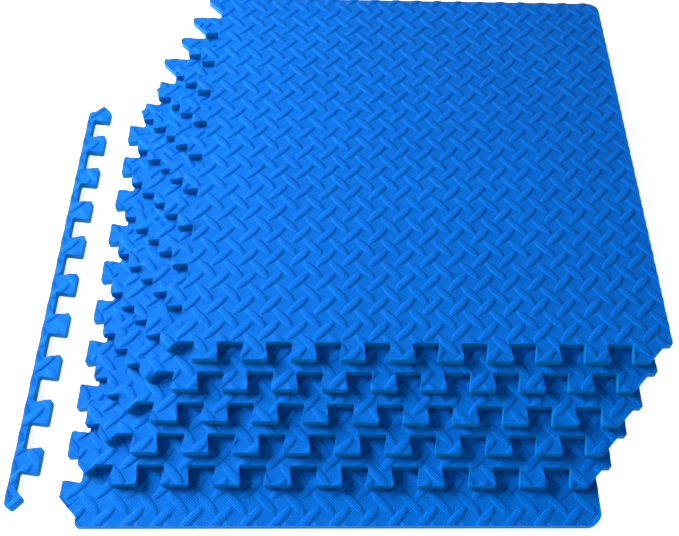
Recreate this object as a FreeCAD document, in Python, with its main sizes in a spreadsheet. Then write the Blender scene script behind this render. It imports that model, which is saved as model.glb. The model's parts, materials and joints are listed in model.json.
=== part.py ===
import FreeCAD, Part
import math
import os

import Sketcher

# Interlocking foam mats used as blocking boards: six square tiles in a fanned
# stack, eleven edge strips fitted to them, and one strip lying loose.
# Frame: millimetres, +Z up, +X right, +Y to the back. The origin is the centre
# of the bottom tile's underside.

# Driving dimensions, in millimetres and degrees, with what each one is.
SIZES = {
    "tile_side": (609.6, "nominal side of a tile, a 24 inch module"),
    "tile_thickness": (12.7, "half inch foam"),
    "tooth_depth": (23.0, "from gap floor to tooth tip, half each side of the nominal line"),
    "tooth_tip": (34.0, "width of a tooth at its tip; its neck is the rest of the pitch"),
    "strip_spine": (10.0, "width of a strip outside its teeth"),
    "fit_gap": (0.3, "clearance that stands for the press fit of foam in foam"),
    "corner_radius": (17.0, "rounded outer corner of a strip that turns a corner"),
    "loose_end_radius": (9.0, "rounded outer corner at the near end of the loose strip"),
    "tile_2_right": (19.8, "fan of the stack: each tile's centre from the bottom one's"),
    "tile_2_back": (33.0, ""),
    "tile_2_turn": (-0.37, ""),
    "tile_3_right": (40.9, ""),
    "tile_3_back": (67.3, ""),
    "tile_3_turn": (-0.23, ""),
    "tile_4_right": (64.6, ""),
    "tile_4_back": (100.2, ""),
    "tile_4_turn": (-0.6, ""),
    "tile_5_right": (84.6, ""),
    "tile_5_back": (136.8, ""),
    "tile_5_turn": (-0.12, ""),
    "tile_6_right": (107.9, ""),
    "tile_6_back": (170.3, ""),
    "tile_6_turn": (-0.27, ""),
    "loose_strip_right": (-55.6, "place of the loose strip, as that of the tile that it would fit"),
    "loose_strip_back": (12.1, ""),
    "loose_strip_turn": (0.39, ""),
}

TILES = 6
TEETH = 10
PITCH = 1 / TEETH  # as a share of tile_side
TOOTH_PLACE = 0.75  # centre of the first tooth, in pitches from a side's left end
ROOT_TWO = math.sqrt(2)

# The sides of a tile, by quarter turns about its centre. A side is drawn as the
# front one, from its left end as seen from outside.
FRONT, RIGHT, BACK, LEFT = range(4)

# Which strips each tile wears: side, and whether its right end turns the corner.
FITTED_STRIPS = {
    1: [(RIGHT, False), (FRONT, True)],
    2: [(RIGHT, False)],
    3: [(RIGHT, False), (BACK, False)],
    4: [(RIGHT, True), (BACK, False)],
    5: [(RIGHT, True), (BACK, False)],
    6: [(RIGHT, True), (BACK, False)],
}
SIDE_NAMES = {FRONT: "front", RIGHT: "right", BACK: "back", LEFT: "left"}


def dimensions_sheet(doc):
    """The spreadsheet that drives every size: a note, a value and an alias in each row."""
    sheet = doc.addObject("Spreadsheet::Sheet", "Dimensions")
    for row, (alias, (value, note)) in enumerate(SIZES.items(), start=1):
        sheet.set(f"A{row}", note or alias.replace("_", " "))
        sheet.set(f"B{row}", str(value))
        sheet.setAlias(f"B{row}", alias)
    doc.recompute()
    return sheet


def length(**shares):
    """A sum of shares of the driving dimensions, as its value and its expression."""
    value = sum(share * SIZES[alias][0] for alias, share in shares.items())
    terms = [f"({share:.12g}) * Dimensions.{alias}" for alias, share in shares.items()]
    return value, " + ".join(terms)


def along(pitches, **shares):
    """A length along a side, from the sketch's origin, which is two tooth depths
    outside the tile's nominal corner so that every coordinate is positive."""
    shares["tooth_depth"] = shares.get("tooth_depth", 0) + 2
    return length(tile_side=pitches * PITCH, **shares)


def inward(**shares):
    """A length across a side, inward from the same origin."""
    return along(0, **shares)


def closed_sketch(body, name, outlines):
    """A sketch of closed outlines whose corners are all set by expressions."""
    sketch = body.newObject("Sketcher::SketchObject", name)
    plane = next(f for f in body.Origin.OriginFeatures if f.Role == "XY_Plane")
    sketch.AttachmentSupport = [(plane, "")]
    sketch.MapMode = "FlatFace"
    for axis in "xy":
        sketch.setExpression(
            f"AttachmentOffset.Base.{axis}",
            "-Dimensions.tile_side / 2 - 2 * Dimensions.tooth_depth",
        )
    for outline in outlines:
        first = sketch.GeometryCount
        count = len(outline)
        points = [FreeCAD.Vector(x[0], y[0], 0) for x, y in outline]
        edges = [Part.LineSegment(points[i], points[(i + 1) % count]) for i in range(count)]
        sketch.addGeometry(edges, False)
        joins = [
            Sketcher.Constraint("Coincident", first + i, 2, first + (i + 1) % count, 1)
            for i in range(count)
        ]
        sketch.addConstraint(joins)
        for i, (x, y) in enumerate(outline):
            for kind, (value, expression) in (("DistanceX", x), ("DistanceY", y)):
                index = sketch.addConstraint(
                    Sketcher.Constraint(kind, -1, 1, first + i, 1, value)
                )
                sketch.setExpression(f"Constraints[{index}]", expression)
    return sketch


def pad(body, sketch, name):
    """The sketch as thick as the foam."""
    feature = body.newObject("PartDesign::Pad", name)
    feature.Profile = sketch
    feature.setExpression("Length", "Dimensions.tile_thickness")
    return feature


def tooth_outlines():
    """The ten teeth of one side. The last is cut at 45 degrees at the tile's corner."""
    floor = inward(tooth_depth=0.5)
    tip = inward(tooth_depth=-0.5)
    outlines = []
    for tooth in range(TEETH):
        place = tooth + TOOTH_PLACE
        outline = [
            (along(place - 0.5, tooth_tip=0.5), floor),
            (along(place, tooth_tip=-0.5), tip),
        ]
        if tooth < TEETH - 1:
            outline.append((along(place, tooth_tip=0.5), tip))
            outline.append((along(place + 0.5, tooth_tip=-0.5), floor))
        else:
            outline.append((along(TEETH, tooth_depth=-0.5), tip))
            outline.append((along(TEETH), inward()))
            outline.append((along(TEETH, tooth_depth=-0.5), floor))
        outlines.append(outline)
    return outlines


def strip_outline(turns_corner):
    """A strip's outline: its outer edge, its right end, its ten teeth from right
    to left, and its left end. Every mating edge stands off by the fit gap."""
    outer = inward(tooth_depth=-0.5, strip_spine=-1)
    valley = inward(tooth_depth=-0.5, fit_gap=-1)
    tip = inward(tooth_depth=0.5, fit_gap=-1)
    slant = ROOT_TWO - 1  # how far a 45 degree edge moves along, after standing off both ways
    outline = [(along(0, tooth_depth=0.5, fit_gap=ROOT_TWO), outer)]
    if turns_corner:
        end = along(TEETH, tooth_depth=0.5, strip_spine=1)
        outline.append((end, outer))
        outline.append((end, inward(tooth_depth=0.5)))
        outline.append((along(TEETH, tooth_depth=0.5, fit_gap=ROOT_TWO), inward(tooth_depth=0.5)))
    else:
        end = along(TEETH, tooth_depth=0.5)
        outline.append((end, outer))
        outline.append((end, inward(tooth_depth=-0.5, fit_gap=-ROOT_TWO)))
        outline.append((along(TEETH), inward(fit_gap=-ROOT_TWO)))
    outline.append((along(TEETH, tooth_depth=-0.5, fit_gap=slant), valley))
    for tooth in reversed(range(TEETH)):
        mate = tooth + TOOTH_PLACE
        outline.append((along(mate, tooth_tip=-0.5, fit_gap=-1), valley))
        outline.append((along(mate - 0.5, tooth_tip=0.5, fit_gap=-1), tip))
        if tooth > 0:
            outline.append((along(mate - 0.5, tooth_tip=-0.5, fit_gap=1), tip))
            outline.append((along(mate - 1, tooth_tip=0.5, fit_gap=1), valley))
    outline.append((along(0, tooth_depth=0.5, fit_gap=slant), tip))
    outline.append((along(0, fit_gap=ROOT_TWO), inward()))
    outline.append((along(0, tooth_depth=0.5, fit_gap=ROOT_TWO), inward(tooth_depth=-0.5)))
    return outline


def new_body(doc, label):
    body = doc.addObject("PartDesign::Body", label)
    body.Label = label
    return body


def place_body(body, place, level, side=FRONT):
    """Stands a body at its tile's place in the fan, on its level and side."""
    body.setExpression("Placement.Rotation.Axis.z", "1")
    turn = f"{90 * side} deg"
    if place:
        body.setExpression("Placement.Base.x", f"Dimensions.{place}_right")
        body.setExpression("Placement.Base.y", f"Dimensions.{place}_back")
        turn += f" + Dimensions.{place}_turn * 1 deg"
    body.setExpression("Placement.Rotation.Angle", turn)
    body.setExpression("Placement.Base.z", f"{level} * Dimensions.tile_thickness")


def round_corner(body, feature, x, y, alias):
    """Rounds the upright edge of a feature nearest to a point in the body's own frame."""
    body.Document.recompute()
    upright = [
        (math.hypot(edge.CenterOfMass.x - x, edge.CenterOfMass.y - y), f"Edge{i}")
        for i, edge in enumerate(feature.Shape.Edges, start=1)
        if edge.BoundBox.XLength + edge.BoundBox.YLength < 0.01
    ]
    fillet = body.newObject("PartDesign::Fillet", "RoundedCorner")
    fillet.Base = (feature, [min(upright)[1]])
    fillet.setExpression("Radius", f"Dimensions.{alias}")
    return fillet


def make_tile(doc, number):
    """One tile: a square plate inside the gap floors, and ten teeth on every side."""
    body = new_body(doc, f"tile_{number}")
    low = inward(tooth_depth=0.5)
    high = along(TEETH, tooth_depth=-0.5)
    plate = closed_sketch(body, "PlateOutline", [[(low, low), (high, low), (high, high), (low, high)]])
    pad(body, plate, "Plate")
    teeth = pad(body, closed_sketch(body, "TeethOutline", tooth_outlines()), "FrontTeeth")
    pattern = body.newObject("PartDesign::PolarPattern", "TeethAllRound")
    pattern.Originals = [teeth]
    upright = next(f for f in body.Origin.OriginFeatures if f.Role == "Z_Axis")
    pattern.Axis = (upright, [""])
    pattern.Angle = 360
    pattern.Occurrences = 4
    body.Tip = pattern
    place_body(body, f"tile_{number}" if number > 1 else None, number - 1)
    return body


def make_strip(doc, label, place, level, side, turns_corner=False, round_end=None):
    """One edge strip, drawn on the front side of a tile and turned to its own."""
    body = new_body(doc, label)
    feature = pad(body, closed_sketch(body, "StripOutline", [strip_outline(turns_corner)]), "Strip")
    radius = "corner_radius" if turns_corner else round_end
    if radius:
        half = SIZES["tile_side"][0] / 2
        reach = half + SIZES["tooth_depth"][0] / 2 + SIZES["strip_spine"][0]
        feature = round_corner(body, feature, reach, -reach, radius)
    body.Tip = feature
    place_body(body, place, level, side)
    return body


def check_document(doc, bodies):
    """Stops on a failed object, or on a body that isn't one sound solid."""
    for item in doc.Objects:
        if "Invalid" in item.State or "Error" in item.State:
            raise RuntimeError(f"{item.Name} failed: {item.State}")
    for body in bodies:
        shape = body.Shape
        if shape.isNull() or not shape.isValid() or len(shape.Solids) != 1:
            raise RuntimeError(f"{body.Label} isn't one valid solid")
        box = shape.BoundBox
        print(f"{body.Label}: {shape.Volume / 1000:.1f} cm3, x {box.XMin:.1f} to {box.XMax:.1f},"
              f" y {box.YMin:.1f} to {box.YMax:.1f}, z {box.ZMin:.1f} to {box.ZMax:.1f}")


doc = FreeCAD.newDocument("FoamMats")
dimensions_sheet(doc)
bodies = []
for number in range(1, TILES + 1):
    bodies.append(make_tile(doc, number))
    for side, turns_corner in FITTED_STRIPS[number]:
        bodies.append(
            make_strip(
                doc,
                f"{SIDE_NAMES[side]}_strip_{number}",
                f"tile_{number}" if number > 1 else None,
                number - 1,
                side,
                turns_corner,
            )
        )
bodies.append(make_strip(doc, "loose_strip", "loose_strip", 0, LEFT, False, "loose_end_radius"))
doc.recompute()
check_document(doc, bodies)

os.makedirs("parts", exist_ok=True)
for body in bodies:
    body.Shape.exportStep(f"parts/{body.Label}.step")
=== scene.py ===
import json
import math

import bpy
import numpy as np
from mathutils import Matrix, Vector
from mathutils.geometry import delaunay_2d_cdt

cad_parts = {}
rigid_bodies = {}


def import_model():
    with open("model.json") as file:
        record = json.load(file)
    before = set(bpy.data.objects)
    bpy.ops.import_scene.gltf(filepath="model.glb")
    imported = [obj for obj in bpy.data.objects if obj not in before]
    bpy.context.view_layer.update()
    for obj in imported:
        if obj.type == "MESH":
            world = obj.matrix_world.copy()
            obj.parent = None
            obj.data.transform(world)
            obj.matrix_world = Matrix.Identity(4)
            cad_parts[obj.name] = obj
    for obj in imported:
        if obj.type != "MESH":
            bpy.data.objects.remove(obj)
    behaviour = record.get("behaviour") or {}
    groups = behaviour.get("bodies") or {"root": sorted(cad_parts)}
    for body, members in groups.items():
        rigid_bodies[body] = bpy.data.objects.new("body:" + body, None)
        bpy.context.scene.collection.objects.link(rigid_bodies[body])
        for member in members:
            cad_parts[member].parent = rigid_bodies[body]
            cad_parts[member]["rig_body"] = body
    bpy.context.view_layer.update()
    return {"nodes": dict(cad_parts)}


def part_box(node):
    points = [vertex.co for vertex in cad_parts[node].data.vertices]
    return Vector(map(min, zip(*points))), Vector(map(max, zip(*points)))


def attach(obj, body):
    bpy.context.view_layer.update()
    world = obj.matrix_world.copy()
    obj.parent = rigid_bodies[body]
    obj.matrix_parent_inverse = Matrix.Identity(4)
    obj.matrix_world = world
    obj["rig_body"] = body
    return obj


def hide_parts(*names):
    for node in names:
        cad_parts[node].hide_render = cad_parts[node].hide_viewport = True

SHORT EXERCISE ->
Transcribe word for word the lines from the one holding "if shape.isNull() or" through the one holding "bpy.data.objects.remove(obj)". Include both, and add nothing.

RESULT OF THE EXERCISE ->
        if shape.isNull() or not shape.isValid() or len(shape.Solids) != 1:
            raise RuntimeError(f"{body.Label} isn't one valid solid")
        box = shape.BoundBox
        print(f"{body.Label}: {shape.Volume / 1000:.1f} cm3, x {box.XMin:.1f} to {box.XMax:.1f},"
              f" y {box.YMin:.1f} to {box.YMax:.1f}, z {box.ZMin:.1f} to {box.ZMax:.1f}")


doc = FreeCAD.newDocument("FoamMats")
dimensions_sheet(doc)
bodies = []
for number in range(1, TILES + 1):
    bodies.append(make_tile(doc, number))
    for side, turns_corner in FITTED_STRIPS[number]:
        bodies.append(
            make_strip(
                doc,
                f"{SIDE_NAMES[side]}_strip_{number}",
                f"tile_{number}" if number > 1 else None,
                number - 1,
                side,
                turns_corner,
            )
        )
bodies.append(make_strip(doc, "loose_strip", "loose_strip", 0, LEFT, False, "loose_end_radius"))
doc.recompute()
check_document(doc, bodies)

os.makedirs("parts", exist_ok=True)
for body in bodies:
    body.Shape.exportStep(f"parts/{body.Label}.step")
=== scene.py ===
import json
import math

import bpy
import numpy as np
from mathutils import Matrix, Vector
from mathutils.geometry import delaunay_2d_cdt

cad_parts = {}
rigid_bodies = {}


def import_model():
    with open("model.json") as file:
        record = json.load(file)
    before = set(bpy.data.objects)
    bpy.ops.import_scene.gltf(filepath="model.glb")
    imported = [obj for obj in bpy.data.objects if obj not in before]
    bpy.context.view_layer.update()
    for obj in imported:
        if obj.type == "MESH":
            world = obj.matrix_world.copy()
            obj.parent = None
            obj.data.transform(world)
            obj.matrix_world = Matrix.Identity(4)
            cad_parts[obj.name] = obj
    for obj in imported:
        if obj.type != "MESH":
            bpy.data.objects.remove(obj)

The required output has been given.